Kedua, uang suap diterima Satar terkait pengadaan pesawat Airbus A330-300/200. Satar menerima sebesar EUR1.020.975 melalui rekening Woodlake International.
Ketiga, penerimaan uang juga berasal dari Airbus melalui Connaught International terkait pengadaan 21 unit pesawat Airbus A320 Family untuk PT Citilink Indonesia.
Pemberian uang pada Satar setelah penandatanganan sales and purchase agreement.
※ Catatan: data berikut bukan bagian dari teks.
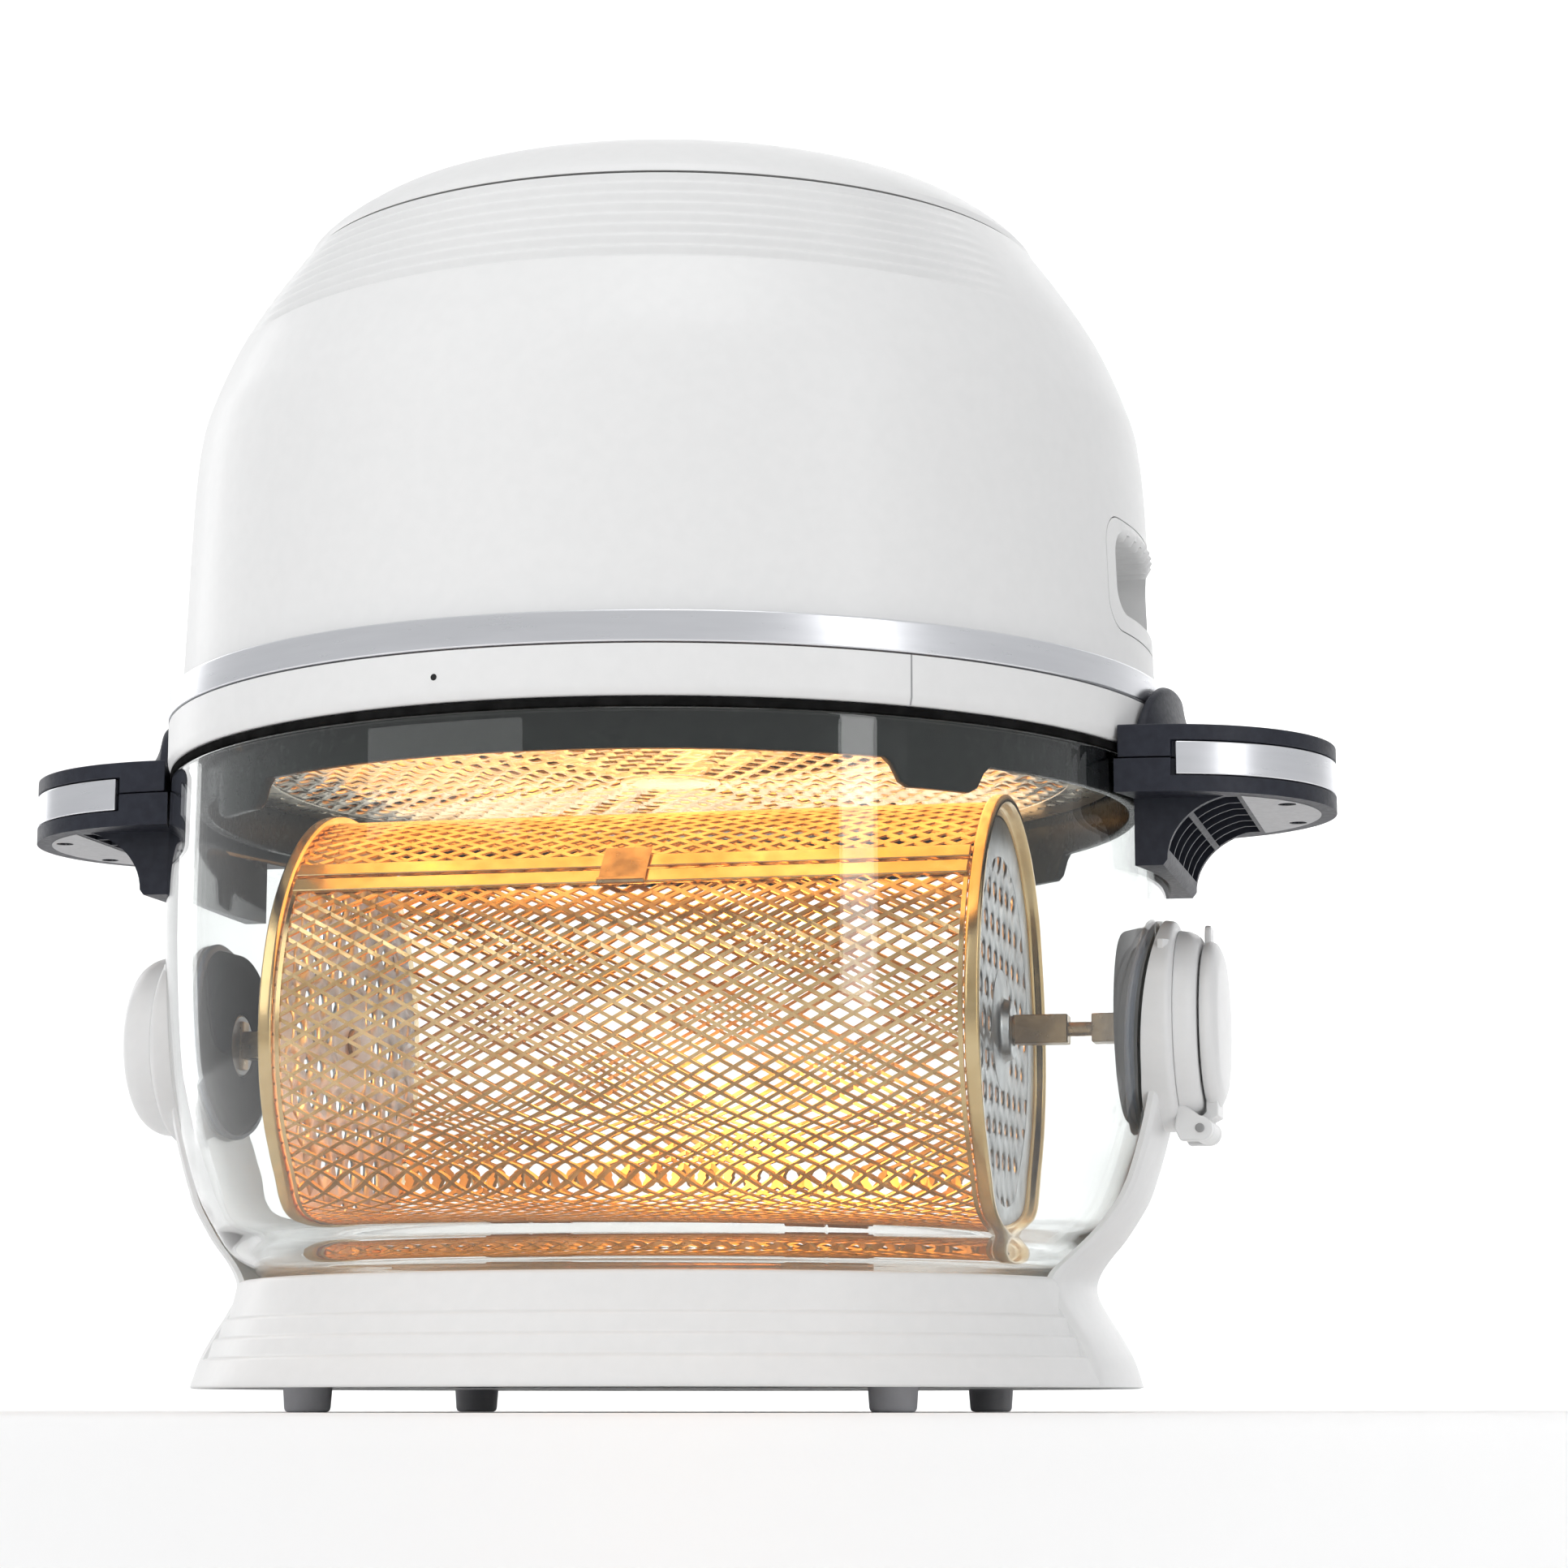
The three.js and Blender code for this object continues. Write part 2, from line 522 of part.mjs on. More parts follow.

Fee kepada Satar lewat Connaught International sebagai perusahaan intermediary dan disamarkan melalui perjanjian consultant agreement antara European Aeronautic Defense and Space (EADS) dengan Connaught International pada 13 Mei 2011.
Fee tersebut diterima Satar dalam bentuk pelunasan pembayaran satu unit rumah di Jalan Pinang Merah II Blok SK No.7-8 kepada Istiningdiah Sugianto berikut biaya pajaknya dengan jumlah keseluruhan Rp5.790.000.000.
Keempat, penerimaan terkait pengadaan pesawat Sub-100 seater Canadian Regional Jet 1.000 Next Generation (CRJ1.000NG) dari Bombardier Aerospace Commercial Aircraft melalui Hollingworth Management International (HMI) dan Summerville Pasific Inc.
HMI adalah perusahaan yang sengaja didirikan Soetikno bersama seseorang bernama Bernard Duc di Hongkong setelah mengetahui dari Satar bahwa GIAA tengah melakukan pengadaan pesawat.
Setelah adanya perjanjian antara pihak GIAA dengan Bombardier, maka uang dialirkan pada HMI untuk kemudian dikirim sejumlah US$1.166.667 ke rekening Summerville Pasific Inc milik Soetikno.
Satar lantas menerima uang dalam bentuk investasi sejumlah US$200.000 dari Bombardier melalui HMI dan Summervile Pasific Inc di Mcquaire Group Inc tersebut.
Kelima, pemberian uang sejumlah Sin$1.181.763 dari Avions de Transport Régional (ATR) melalui Connaught International terkait pengadaan 21 pesawat ATR 72 seri 600.
Atas perbuatannya, Emirsyah didakwa melanggar Pasal 11 Undang-Undang tentang Pemberantasan Tindak Pidana Korupsi Jo Pasal 55 ayat (1) Ke-1 KUHP Jo Pasal 65 ayat (1) KUHP.
Terkait pencucian uang, dia didakwa melanggar Pasal 3 UU No. 8/2010 Tentang Pencegahan dan Pemberantasan Tindak Pidana Pencucian Uang jo Pasal 55 ayat (1) ke-1 KUHP jo Pasal 65 ayat (1) KUHP.